A threat of lower rates can see investors driven out of and deterred away from a currency but in the case of the New Zealand Dollar, financial markets have already taken another rate cut to the bank, which means the currency might not fall if another cut is delivered.
"With US-China trade conflict risks rising we are not convinced that just one rate cut will be the key to returning New Zealand to above potential growth. Market participants also appear sceptical. The OIS curve indicates a further 25bp cut is now fully priced over the coming twelve months," Halpenny says.
Above: NZD/USD rate shown at daily intervals.
There are reasons for markets to think the RBNZ might need to cut its interest rate further before year is out. Two of the most significant are the RBNZ plans to have domestic lenders radically increase the amount of rainy-day reserves they hold and the other is President Donald Trump's trade war with China.
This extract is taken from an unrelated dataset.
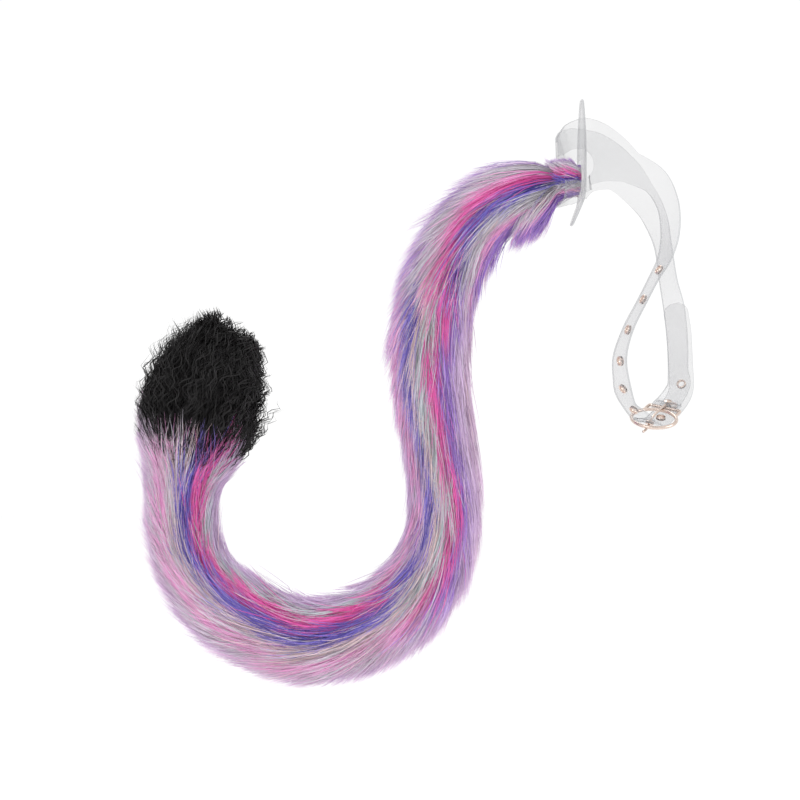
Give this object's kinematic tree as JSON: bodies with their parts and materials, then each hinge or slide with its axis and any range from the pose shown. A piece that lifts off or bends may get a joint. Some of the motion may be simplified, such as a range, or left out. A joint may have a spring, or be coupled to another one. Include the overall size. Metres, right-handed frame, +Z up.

The capital plan will reduce profits in the sector if it goes ahead in the final quarter, which could force lenders to raise their variable mortgage rates in order to recoup the lost profits. Such a move would risk sapping demand from the economy and further reducing inflation pressures if not met with a matching interest rate cut.
President Trump's trade war, which escalated significantly in May, could adversely impact the New Zealand economy and Dollar because of the nation's close bilateral trade relationship.
China is the largest buyer of New Zealand's agricultural exports and the Kiwi, given it's underwritten by commodities trade, moves like a so-called risk asset on the currency market.
"If the RBA cut twice and if China growth decelerates and tensions with the US remain high, another RBNZ rate cut looks plausible to us. But like Australia, with that priced, we do not see a big downside move for NZD from here," Halpenny says, in MUFG's monthly review of currency markets.
Halpenny and the MUFG team forecast the NZD/USD rate will rise from 0.65 Tuesday to 0.68 before year-end and that the Pound-to-New-Zealand-Dollar rate will decline from 1.92 to 1.88 at the same time.
Above: Pound-to-New-Zealand-Dollar rate shown at daily intervals.